99. The method of any one of claims 92 to 98, further comprising administering to the subject an additional anti-cancer therapy.

100. The method of claim 99, wherein the additional anti-cancer therapy comprises a chemotherapy, an immunotherapy, a surgery, a radiotherapy, or any combination thereof.

101. The method of claim 99 or 100, wherein the additional anti-cancer therapy comprises a standard of care therapy.

102. The method of any one of claims 99 to 101, wherein the additional anti-cancer therapy comprises a checkpoint inhibitor.

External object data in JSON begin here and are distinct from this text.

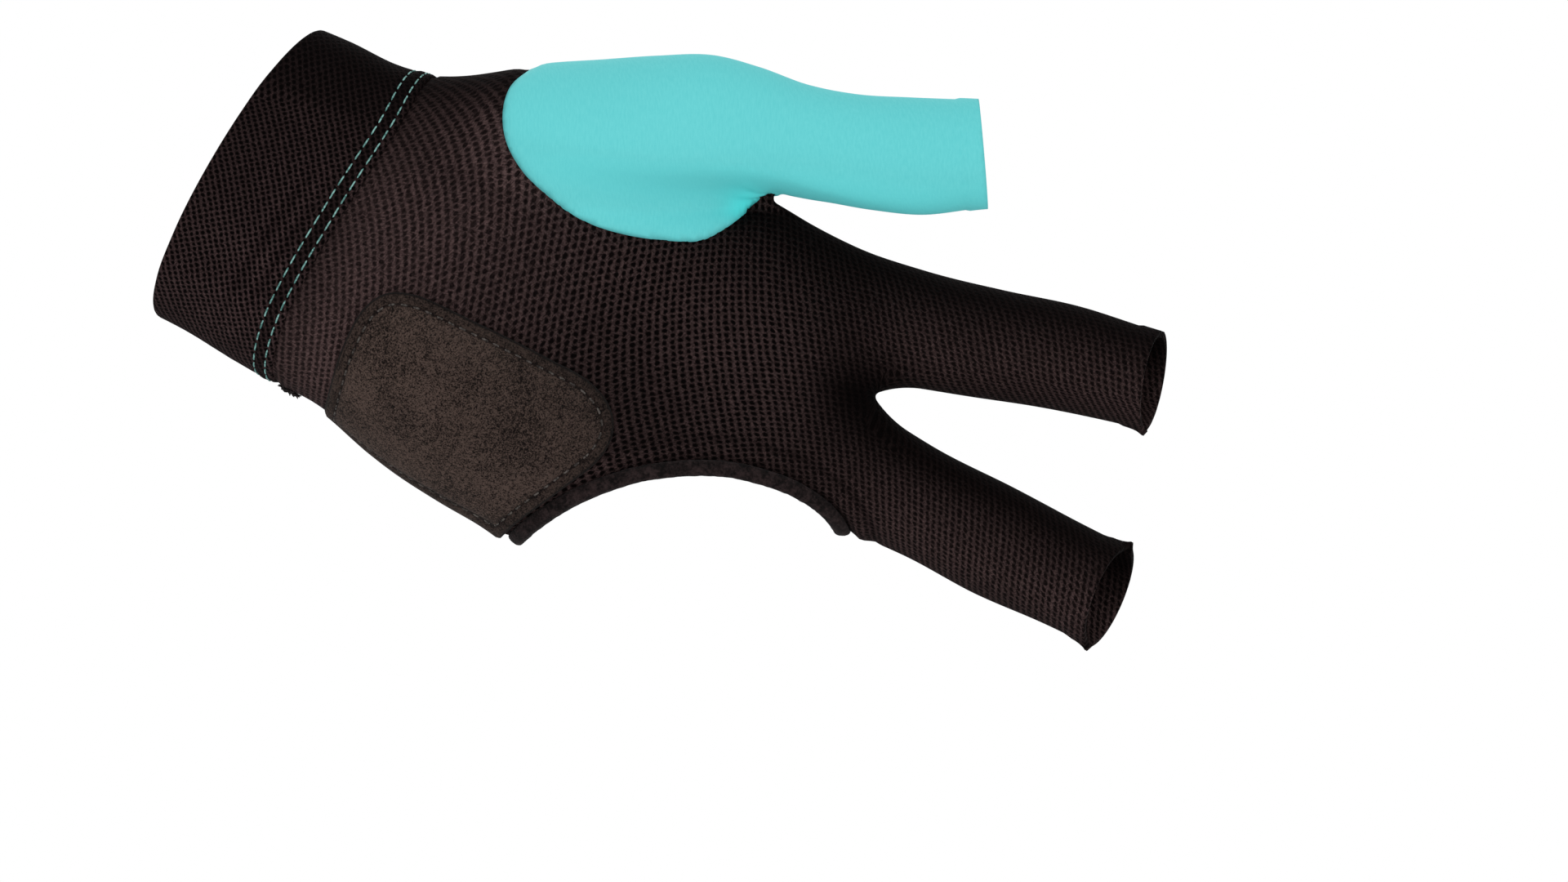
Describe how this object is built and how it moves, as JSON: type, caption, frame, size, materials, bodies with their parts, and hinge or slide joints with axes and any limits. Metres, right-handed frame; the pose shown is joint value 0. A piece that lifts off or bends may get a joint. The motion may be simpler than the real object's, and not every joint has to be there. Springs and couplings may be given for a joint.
{
  "type": "billiard glove",
  "caption": "Left-hand billiard glove of stretch mesh with a smooth thumb sleeve, open fingertips, a palm heel pad and a bound opening for the ring and little fingers.",
  "frame": {"origin": "the middle of the wrist opening, where the wrist goes in", "axes": "+X along the hand from the wrist to the fingertips, the palm faces -Y, the back of the hand faces +Y, the thumb is on the +Z side"},
  "size_m": [0.201, 0.0477, 0.1136],
  "materials": {
    "panel_mesh": "matte knitted mesh",
    "cuff_mesh": "matte fine mesh, two layers",
    "thumb_stretch": "smooth stretch cloth",
    "patch_suede": "napped suede",
    "binding_tape": "fuzzy rolled tape"
  },
  "bodies": {
    "root": {"palm_panel": "panel_mesh", "back_panel": "panel_mesh", "wrist_cuff": "cuff_mesh", "thumb_sleeve": "thumb_stretch", "palm_patch": "patch_suede", "opening_binding": "binding_tape"}
  },
  "joints": []
}
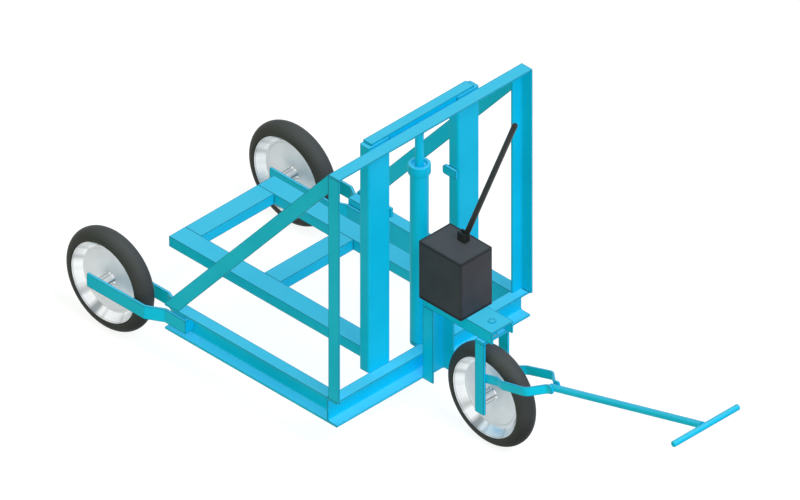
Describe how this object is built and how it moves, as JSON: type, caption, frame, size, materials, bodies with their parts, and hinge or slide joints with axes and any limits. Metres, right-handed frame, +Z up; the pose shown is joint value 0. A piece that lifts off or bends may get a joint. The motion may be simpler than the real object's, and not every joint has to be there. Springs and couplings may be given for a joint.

103. The method of any one of claims 99 to 102, wherein the additional anti-cancer therapy comprises an antibody or an antigen binding portion thereof that specifically binds a protein selected from Inducible T cell Co-Stimulator (ICOS), CD137 (4-1BB), CD134 (0X40), NKG2A, CD27, CD96, Glucocorticoid-Induced TNFR-Related protein (GITR), and Herpes Virus Entry Mediator (HVEM), Programmed Death- 1 (PD-1), Programmed Death Ligand- 1 (PD-L1), CTLA-4, B and T Lymphocyte Attenuator (BTLA), T cell Immunoglobulin and Mucin domain-3 (TIM-3), Lymphocyte Activation Gene-3 (LAG-3), adenosine A2a receptor (A2aR), Killer cell Lectin-like Receptor G1 (KLRG-1), Natural Killer Cell Receptor 2B4 (CD244), CD 160, T cell Immunoreceptor with Ig and ITIM domains (TIGIT), and the receptor for V-domain Ig Suppressor of T cell Activation (VISTA), KIR, TGFP, IL-10, IL-8, B7-H4, Fas ligand, CXCR4, mesothelin, CEACAM-1, CD52, HER2, and any combination thereof.

104. The method of claim 103, wherein the anti-PD-1 antibody comprises nivolumab or pembrolizumab.